Despite all attempts to open Eat Pray Love with no published reviews, enough came in under the radar to indicate it would be a real lightweight, kinda predictable flick: a little blah. Does Julia Roberts still have what it takes to open a film, or could this be an expensive middling effort no one will remember for long? Pretty scenery, nice to look at Javier Bardem, but not a whole lotta real chemistry coming from the pretty woman. Rescue kitten Little Rain sends Uncle Ted a big purr.
Dear Runaway Box Office:
I don't think Julia has to worry about selling tickets—she's the definition of A-list, even if you don't agree with me (which it seems a vocal portion of you don't)—and she surely knows it too. As for being "lightweight" and "kinda predictable," um, did you see the trailer? Of course it is. The movie will do exactly what it's supposed to do, you can count on that. Purr right back to Little Rain!
After watching the Dina Lohan interview, my only thought was for Lindsay. If there is a fair universe, may she'll stay the full 90 days in rehab, and may the powers that be keep her family from visiting. How blind can you get? And how dumb do you think people are? Dina Lohan is beyond redemption. Here's hoping her daughter still has a chance.

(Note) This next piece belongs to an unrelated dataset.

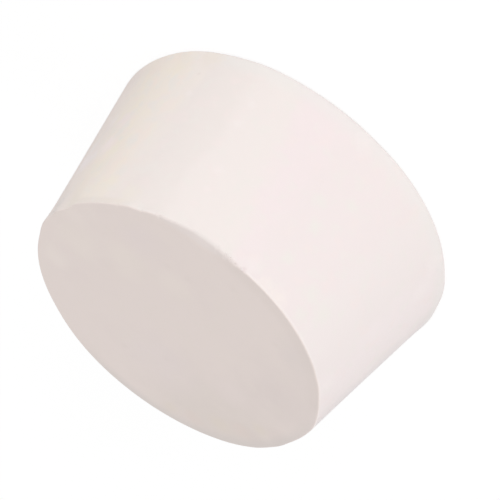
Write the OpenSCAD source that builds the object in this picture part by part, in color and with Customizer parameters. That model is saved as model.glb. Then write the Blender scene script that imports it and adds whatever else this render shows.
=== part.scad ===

Can you just imagine Lindsay's potential if she didn't have these two a-holes as her parents? Well, I guess she'd technically not exist at all then, but you know what I mean. They're both just awful—obviously, Dina being more horrible. And you can just forget any notion about a fair universe right now.
I'm in my death bed, blind in one eye from damage suffered due to prolonged hours reading your blog trying to figure out who Toothy Tile is (my nurse typed this email). I've given up on Toothy, but all I want from life is one night with Crotch Uh-lastic. Any chance Crotch swings a little toward the other side of the fence or might enjoy a trip there if the grass was green and fresh enough on the other side?